Some people believe that in any online giveaway, the person running it can manipulate the randomizer to pick their preferred winner. This is theoretically possible if someone is using a manual or easily manipulated tool — but practically speaking, well-designed randomizers don't work that way.
Tools that take a list of entries and pick one don't give the operator any visible control over which entry gets selected. The operator enters the data, hits the button, and watches along with everyone else. Could a bad actor re-run the randomizer until they get their preferred outcome and only show that result? Sure. But that's not the randomizer being unfair — that's a person behaving dishonestly. The tool itself is neutral.
For high-stakes situations, using a tool that logs and timestamps results (and can share a verifiable output) adds a layer of accountability that makes this kind of manipulation much harder to hide.
So why do these myths stick around?
Honestly, because randomness feels bad when it goes against us. When a randomizer gives us something we didn't want, or picks the same person three times, or seems to cluster in an uncomfortable way, we look for explanations. "Bad luck" is unsatisfying. "The machine is broken" at least gives us somewhere to direct the frustration.
There's also something almost philosophical about it. We live in a world of causes and effects, and true randomness — outcomes that genuinely have no cause beyond probability — feels alien and slightly wrong. Our brains are not wired to find it intuitive.

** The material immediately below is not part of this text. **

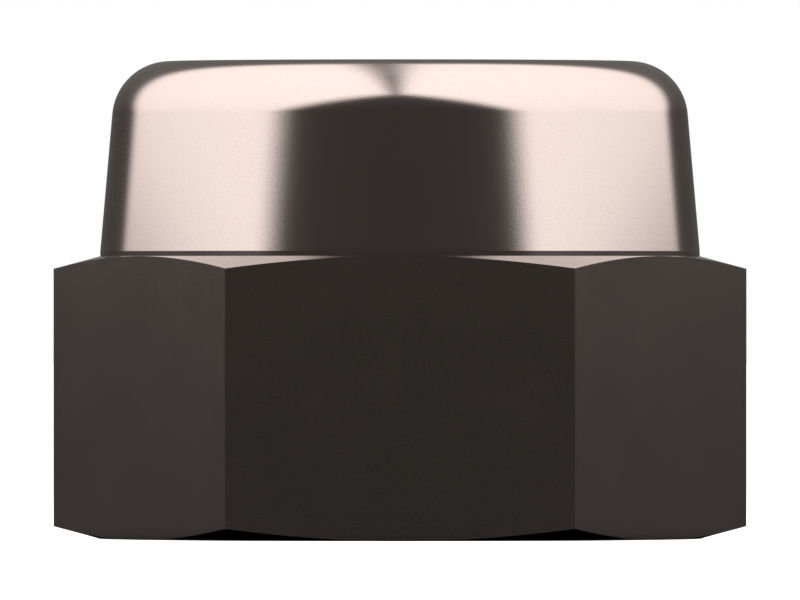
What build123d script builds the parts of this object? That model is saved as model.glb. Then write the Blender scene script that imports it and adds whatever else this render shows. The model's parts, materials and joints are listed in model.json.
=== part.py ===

But here's what's worth holding onto: understanding how randomizers actually work doesn't make them less fun. If anything, it makes them more interesting. The fact that a sequence of coin flips can produce a streak of eight heads in a row without anything being wrong is kind of remarkable. The universe is genuinely weird like that.
Next time a randomizer picks something unexpected, pause before accusing it of being rigged. It probably isn't. It's just doing the one thing it was built to do — produce an outcome no one can predict, including itself.
And sometimes that means Tyler gets picked three times. Sorry, Tyler.